= Directive =
Your answer should be only a number: how many lines include the word "Write".
-- start --
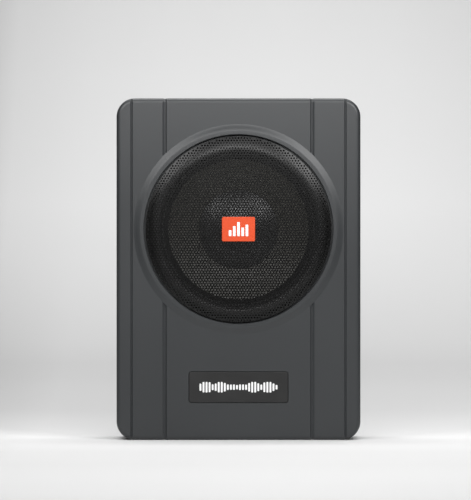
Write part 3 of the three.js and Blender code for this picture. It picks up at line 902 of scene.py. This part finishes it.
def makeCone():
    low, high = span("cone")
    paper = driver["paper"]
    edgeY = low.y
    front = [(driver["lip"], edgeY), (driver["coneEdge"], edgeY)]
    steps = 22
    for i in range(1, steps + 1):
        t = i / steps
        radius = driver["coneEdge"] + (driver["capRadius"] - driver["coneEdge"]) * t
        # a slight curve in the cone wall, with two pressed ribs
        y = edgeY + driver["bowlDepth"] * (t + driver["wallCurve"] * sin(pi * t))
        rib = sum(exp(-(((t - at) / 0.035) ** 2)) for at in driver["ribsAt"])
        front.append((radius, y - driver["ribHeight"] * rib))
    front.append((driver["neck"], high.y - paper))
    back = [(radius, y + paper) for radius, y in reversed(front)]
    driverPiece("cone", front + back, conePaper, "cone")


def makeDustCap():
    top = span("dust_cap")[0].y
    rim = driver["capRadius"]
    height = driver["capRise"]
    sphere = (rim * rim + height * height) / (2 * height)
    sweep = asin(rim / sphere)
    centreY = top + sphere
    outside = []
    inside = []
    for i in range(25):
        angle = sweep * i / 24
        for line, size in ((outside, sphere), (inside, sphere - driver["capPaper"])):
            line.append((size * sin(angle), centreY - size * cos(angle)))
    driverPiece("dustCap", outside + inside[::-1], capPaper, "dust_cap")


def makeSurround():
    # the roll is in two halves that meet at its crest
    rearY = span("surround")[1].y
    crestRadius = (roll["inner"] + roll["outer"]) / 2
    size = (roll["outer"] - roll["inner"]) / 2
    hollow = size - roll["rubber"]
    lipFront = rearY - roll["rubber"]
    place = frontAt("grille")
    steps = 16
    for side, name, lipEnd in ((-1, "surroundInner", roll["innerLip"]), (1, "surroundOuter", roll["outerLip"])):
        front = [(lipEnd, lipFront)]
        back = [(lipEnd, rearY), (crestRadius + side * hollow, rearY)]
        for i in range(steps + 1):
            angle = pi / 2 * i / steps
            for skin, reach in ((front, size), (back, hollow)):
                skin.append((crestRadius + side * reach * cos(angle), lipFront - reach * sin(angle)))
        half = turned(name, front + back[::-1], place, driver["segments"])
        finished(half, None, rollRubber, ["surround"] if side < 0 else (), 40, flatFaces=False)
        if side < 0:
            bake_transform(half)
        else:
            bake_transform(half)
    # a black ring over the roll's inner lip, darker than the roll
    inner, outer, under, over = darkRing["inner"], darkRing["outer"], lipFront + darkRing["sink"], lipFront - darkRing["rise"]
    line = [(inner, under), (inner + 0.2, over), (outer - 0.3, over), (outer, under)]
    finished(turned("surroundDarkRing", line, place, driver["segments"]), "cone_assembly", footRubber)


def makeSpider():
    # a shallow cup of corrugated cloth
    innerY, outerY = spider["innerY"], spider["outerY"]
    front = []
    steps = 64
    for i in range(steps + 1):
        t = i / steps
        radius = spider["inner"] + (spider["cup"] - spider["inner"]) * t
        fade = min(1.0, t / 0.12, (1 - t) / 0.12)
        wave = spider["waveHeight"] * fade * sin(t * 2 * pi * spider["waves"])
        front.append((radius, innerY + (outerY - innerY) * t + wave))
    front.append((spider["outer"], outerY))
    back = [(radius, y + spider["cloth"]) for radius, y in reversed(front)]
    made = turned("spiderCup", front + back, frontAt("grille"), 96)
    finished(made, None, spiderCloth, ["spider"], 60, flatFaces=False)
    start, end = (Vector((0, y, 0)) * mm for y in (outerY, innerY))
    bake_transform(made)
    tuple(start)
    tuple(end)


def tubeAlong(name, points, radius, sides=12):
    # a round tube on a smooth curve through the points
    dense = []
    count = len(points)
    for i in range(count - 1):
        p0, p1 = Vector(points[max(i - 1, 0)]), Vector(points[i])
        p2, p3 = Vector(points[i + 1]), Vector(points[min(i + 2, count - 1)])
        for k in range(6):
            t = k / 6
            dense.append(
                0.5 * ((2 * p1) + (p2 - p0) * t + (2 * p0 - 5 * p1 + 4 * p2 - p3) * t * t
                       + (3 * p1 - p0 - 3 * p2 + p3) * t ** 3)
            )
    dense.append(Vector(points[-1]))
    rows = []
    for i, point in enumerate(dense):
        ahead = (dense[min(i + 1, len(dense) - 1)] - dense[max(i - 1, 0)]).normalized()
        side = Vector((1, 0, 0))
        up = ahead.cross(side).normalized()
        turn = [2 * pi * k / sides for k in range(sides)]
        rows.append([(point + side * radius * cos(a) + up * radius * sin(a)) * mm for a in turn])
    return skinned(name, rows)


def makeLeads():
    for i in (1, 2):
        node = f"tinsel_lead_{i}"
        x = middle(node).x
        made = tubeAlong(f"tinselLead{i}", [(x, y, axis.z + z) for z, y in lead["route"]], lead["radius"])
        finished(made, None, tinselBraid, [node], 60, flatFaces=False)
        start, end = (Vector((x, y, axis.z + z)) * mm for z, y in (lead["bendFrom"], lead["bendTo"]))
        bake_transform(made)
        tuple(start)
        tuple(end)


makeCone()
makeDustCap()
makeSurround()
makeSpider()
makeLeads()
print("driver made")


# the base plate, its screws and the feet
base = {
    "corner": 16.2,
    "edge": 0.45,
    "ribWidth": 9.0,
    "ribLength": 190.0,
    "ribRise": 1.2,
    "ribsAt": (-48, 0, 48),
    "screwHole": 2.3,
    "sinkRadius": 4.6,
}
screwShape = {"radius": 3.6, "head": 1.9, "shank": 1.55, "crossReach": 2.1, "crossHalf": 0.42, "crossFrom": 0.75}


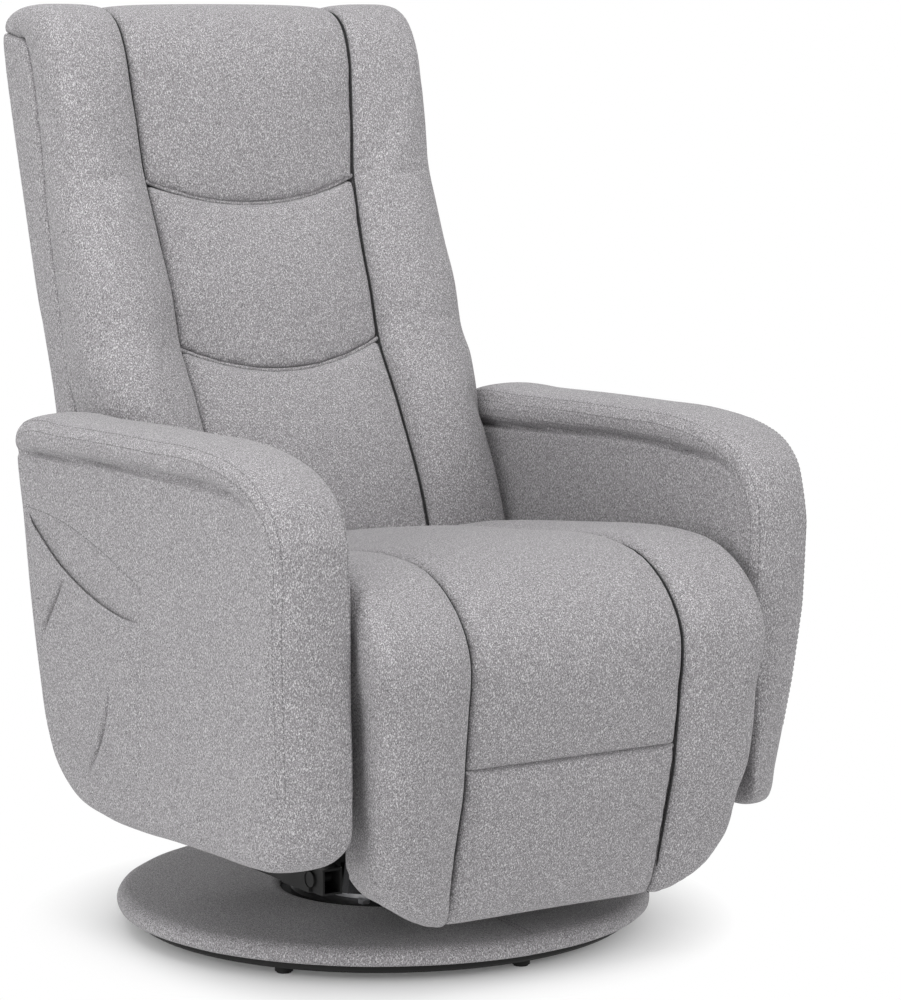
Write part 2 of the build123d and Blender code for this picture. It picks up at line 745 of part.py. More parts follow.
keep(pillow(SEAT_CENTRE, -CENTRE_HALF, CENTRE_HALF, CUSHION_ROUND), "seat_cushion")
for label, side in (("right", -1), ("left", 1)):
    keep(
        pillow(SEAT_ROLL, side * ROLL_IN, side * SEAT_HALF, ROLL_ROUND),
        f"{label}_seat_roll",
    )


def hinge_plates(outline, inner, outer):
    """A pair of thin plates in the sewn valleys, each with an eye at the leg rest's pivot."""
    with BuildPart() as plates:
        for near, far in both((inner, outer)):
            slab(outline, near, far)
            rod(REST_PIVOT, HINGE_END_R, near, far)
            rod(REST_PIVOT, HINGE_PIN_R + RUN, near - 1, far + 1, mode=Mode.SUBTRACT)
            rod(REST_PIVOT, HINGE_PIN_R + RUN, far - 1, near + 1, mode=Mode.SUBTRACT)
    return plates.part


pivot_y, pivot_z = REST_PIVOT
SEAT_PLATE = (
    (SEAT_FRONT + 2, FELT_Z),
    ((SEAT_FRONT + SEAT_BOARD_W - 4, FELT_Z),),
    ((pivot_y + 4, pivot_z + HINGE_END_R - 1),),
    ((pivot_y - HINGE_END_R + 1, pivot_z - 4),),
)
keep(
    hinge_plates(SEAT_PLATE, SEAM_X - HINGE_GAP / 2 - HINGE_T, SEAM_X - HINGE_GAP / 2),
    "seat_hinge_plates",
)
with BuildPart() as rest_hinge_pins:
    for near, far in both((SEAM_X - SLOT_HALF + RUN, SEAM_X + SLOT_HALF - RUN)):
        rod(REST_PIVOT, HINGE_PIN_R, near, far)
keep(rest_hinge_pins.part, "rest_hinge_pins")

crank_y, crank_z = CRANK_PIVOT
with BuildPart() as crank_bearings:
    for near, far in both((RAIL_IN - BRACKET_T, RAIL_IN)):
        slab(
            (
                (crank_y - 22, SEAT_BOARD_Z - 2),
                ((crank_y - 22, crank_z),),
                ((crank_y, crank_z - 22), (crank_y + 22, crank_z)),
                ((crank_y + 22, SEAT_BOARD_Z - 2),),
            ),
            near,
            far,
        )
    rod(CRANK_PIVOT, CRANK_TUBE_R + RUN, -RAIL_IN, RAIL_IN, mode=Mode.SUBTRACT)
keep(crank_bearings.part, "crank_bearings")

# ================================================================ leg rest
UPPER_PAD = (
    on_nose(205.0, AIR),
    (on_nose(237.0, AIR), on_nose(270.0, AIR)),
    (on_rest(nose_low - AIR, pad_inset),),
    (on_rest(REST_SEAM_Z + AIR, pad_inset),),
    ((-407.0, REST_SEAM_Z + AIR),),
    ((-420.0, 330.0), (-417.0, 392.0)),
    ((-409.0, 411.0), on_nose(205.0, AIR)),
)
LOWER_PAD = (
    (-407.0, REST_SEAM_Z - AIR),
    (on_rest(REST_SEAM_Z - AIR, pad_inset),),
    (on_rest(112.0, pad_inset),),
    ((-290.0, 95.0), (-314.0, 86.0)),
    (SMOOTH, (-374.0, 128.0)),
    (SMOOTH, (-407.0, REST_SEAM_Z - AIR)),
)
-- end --
= Response below =
2